In overtime, Yellow Jacket quarterback Tevin Washington erased all the heroics of his fourth quarter drive by avoiding a sack by throwing up a pass on third down that he didn’t have to. The Yellow Jackets were already in field-goal range and Washington could’ve simply taken the sack. Instead, the pass was intercepted and the Hokies’ offense moved the ball almost into the end-zone before kicker Cody Journell finished the first overtime game in Lane Stadium history with a win for the Hokies. This win likely means they will be representing the Coastal conference in the ACC title game this December.
As a young man who has grown up watching this game through times of change & scandal, this feeling of glee never escapes me in late-August. The wait is over. Anticipation is replaced with reality. All talk has commenced. Over one-hundred teams start with a dream, though many are simply fooling themselves, but that is why the games are played after all. It’s a sigh of relief for fans and followers having to watch the game suffer through a painful off-season of turmoil, scandal, controversy, and the uncovering of morally reprehensible behavior that shocked cynics of all kinds.

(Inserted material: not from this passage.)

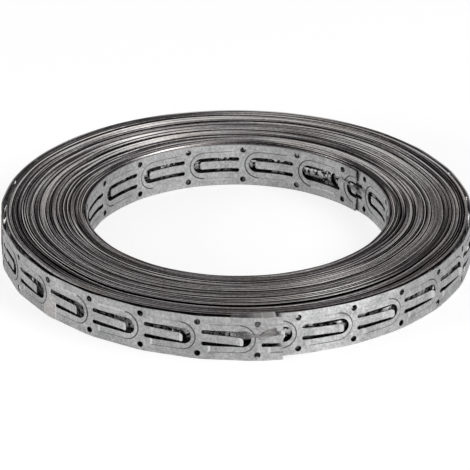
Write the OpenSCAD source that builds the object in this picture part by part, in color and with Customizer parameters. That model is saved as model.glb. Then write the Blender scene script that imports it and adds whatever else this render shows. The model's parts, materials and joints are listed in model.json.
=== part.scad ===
// Roll of galvanized mounting strap, lying flat.
// The roll stands on z = 0 with its axis on Z. One turned solid carries the bore and the
// turns on both end faces. The outer end of the strap springs away from the roll, and the
// inner end leaves a step in the bore. The strap repeats one pattern along its length:
// a pair of nail holes and a U-shaped slot that frees a tongue.

/* [Strap] */

// Width of the strap, which is the height of the roll
strap_w = 20; // [18:0.5:40]

// Sheet thickness of the strap
strap_t = 0.5; // [0.4:0.05:0.7]

// Length of one repeat of the punched pattern
pattern_l = 25; // [24:0.5:40]

/* [Roll] */

// Diameter of the open bore
bore_d = 130; // [100:1:200]

// Number of turns
turns = 49; // [20:1:70]

// Gap between one turn and the next
turn_gap = 0.275; // [0.2:0.005:0.4]

// Depth to which the gaps show on the two end faces
gap_depth = 1; // [0.4:0.1:1.5]

/* [Punching] */

// Diameter of the nail holes
nail_d = 2.7; // [2:0.1:3.5]

// Distance between the two nail holes of a pair, across the strap
nail_span = 14.5; // [12:0.5:15]

// Overall width of the U across the strap
u_w = 7.2; // [6:0.1:8]

// Length of the U along the strap
u_l = 20.8; // [16:0.1:21]

// Distance from a line of nail holes to the open end of the U
u_start = 1.7; // [1:0.1:2]

// Width of the tongue inside the U
tongue_w = 3.6; // [2.5:0.1:4.5]

// Free space between the tip of the tongue and the round end of the U
tip_gap = 3.1; // [1.5:0.1:4]

/* [Ends] */

// Direction of the outer end, seen from above
outer_dir = -78.7; // [-180:0.1:180]

// Length of strap between the last outer nail holes and the outer end
outer_l = 10.7; // [5:0.1:20]

// Part of the outer turn that springs away, as an angle
tail_a = 62; // [40:1:80]

// Bending radius of the sprung part less the radius of the roll
tail_ease = 5.5; // [4:0.5:8]

// Direction of the inner end, seen from above
inner_dir = 35.4; // [-180:0.1:180]

// Length of strap between the inner end and the first inner nail holes
inner_l = 10.5; // [5:0.1:20]

// Part of the bore that is set back beside the inner end, as an angle
step_a = 24; // [12:1:30]

/* [Drawing] */

// Node to draw

/* [Hidden] */

turn_p = strap_t + turn_gap;
bore_r = bore_d / 2;
roll_r = bore_r + (turns - 1) * turn_p + strap_t;

// Angle of a length of strap that is bent to a radius, measured at mid thickness.
function bend(l, r) = l / r * 180 / PI;

out_mid = roll_r - strap_t / 2;
out_step = bend(pattern_l, out_mid);
out_n = floor(360 / out_step);
out_hole_dir = outer_dir - bend(outer_l, out_mid);

in_mid = bore_r + strap_t / 2;
in_step = bend(pattern_l, in_mid);
in_n = floor((360 - step_a) / in_step) - 1;
in_hole_dir = inner_dir + bend(inner_l, in_mid);

// The sprung part bends about a centre that is set back from the roll's axis.
tail_r = roll_r + tail_ease;
tail_dir = outer_dir - tail_a;
tail_bend = tail_a - asin(tail_ease * sin(tail_a) / tail_r);
tail_lead = 6;
tail_n = floor((out_hole_dir - tail_dir) / out_step);

over = 1;
cut_back = tail_ease + 1;
steel = [0.72, 0.73, 0.74];

// Half of the comb that the wound turns show on an end face, from the bore outwards.
comb = [for (i = [0:turns - 1], s = [0:i < turns - 1 ? 3 : 1])
    [bore_r + i * turn_p + [0, strap_t, strap_t, turn_p][s], s < 2 ? 0 : gap_depth]];
comb_n = len(comb);

module wound() {
    rotate_extrude()
        polygon(concat(comb, [for (i = [comb_n - 1:-1:0]) [comb[i].x, strap_w - comb[i].y]]));
}

module about_tail() {
    rotate(tail_dir) translate([-tail_ease, 0, 0]) rotate(-tail_dir) children();
}

module tail() {
    about_tail()
        rotate_extrude(angle = tail_bend - tail_lead, start = tail_dir + tail_lead)
            translate([tail_r - strap_t, 0]) square([strap_t, strap_w]);
}

// Beside the inner end, the bore opens to the middle of the first gap.
module inner_step() {
    translate([0, 0, -over])
        rotate_extrude(angle = step_a, start = inner_dir - step_a)
            translate([bore_r - over, 0])
                square([over + strap_t + turn_gap / 2, strap_w + 2 * over]);
}

// A radial cutter through the strap at a radius: x runs along the strap and y across it.
module radial(dir, r) {
    translate([0, 0, strap_w / 2]) rotate(dir) rotate([90, 0, 90])
        translate([0, 0, r - cut_back]) linear_extrude(2 * cut_back) children();
}

module u_slot() {
    difference() {
        union() {
            translate([-u_l / 2, -u_w / 2]) square([u_l - u_w / 2, u_w]);
            translate([u_l / 2 - u_w / 2, 0]) circle(d = u_w);
        }
        translate([-u_l / 2 - over, -tongue_w / 2]) square([u_l - tip_gap + over, tongue_w]);
    }
}

module punching(dir, r) {
    radial(dir, r)
        for (s = [-1, 1]) translate([0, s * nail_span / 2]) circle(d = nail_d);
    radial(dir + bend(u_start + u_l / 2, r), r) u_slot();
}

// What lies outside a cylinder, over the height of the strap.
module outside(r) {
    difference() {
        translate([0, 0, -over]) cylinder(r = roll_r + tail_ease + 2 * over, h = strap_w + 2 * over);
        translate([0, 0, -2 * over]) cylinder(r = r, h = strap_w + 4 * over);
    }
}

module outer_punching() {
    intersection() {
        for (k = [tail_n + 1:out_n]) punching(out_hole_dir - k * out_step, out_mid);
        outside(roll_r - strap_t);
    }
    intersection() {
        for (k = [0:tail_n]) punching(out_hole_dir - k * out_step, out_mid);
        about_tail() outside(tail_r - strap_t);
    }
}

module inner_punching() {
    intersection() {
        for (k = [0:in_n]) punching(in_hole_dir + k * in_step, in_mid);
        translate([0, 0, -over]) cylinder(r = bore_r + strap_t, h = strap_w + 2 * over);
    }
}

module strap_roll() {
    color(steel)
        difference() {
            union() {
                wound();
                tail();
            }
            inner_step();
            outer_punching();
            inner_punching();
        }
}

strap_roll();
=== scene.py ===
# %% [markdown]
# # A roll of galvanized mounting strap
#
# The roll is one long strip of punched steel, wound flat round an open bore. The
# turns lie so close that from above only their sheared edges show, so the look of the
# roll comes from three things: the punched pattern on the outer and inner turns, the
# uneven gaps between the turns, and the difference between the zinc faces and the
# dark sheared edges. The strap is modelled flat, as it leaves the press, and is then
# wound on a spiral.
#
# The width of the strap, the two radii and the nail holes are read from the CAD
# frame, so the visual model fits it without any measuring by hand.

# %% The frame
import json
import math

import bmesh
import bpy
import numpy as np
from mathutils import Matrix, Vector


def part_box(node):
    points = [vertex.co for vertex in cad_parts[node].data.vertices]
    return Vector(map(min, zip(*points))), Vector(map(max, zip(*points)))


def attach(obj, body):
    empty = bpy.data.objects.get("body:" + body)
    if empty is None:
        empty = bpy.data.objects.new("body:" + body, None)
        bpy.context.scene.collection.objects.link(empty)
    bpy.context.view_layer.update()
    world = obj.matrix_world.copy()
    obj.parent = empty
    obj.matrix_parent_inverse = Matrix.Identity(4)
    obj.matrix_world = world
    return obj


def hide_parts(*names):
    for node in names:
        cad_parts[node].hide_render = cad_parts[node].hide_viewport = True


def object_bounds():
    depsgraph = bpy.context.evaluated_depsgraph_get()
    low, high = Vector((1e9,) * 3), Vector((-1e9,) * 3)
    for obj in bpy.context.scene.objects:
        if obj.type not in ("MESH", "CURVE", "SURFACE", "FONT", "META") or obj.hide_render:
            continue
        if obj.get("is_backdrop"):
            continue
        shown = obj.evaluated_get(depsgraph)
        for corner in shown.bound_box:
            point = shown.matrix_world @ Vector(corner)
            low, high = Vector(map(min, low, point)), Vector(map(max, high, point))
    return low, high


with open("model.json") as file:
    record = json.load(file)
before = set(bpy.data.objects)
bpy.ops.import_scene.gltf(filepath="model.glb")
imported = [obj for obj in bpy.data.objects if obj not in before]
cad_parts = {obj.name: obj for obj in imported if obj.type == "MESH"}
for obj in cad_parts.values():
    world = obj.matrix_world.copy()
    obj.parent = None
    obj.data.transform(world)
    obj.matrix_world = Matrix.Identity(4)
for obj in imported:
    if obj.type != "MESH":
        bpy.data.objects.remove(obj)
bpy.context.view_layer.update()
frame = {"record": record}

MM = 0.001
node_low, node_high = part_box("strap_roll")
mounts = {mount["name"]: mount for mount in frame["record"]["mounts"]}
STRAP_W = node_high.z - node_low.z
ROLL_R = -node_low.x
BORE_R = mounts["coil_bore"]["dims"]["r_mm"] * MM
NAIL_R = mounts["nail_holes_1"]["dims"]["hole_r_mm"] * MM
NAIL_SPAN = mounts["nail_holes_1"]["dims"]["pcd_mm"] * MM
print(f"strap {STRAP_W / MM:.1f} mm wide, bore {BORE_R / MM:.1f} mm, roll {ROLL_R / MM:.1f} mm in radius")

# %% [markdown]
# ## Sizes of the strap
#
# The sheet is half a millimetre thick, and its punched pattern repeats every 25 mm.
# The strap is counted from its inner end, which is inside the bore, to its outer end.
# Each end has a direction, in degrees seen from above, and a length that is left
# between the end and the nearest line of nail holes.

# %% Sizes
STRAP_T = 0.5 * MM
PATTERN_L = 25 * MM
TURNS = 49
INNER_DIR = 36.8
INNER_L = 8.9 * MM
OUTER_DIR = -78.7
OUTER_L = 10.7 * MM
NEAR = 1e-6
half_t = STRAP_T / 2
half_w = STRAP_W / 2
print(f"{TURNS} turns of sheet alone are {TURNS * STRAP_T / MM:.1f} mm thick")

# %% [markdown]
# ## A clean selection
#
# Blender's operators act on everything that is selected, and the frame leaves its own
# nodes selected. So each step first lets go of all objects, and then picks up the one
# that it works on.


# %% Selection
def clear_selection():
    """Leaves edit mode and lets go of every object."""
    if bpy.context.object and bpy.context.object.mode != "OBJECT":
        bpy.ops.object.mode_set(mode="OBJECT")
    bpy.ops.object.select_all(action="DESELECT")


clear_selection()
print(f"{len(bpy.context.selected_objects)} objects are selected")

# %% [markdown]
# ## The winding
#
# Each turn lies on the one before it, so its radius is the radius one turn earlier,
# plus the sheet, plus a gap. A plain spiral with one even gap would be quick to make,
# but its edges show as a regular screw thread. Here the winding is a table instead:
# 240 stations a turn, each with its own gap, from which the radii are added up.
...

Now comes the time when all who love the game can begin to heal: when all who play the game step back onto the playing field. It’s now about the many different subplots that paint a football season. It’s about my favorites, the Michigan Wolverines, continuing their recovery with a man named Shoelace leading the way, though Saturday showed that recovery is still a work in progress. It’s about my home-state Wisconsin Badgers making one more charge at a national title game berth, though Saturday gave many reason to believe that the charge will fall short once again. It’s about the SEC‘s dominance over the national championship being tested once again, and if this will be the year that some team comes from somewhere, anywhere, to take the title back for the rest of the field. And it’s about the weeding out process of another deep Heisman Trophy race. Most of all, it’s about football, lots and lots of football. And like I say every year, “it’s about time.”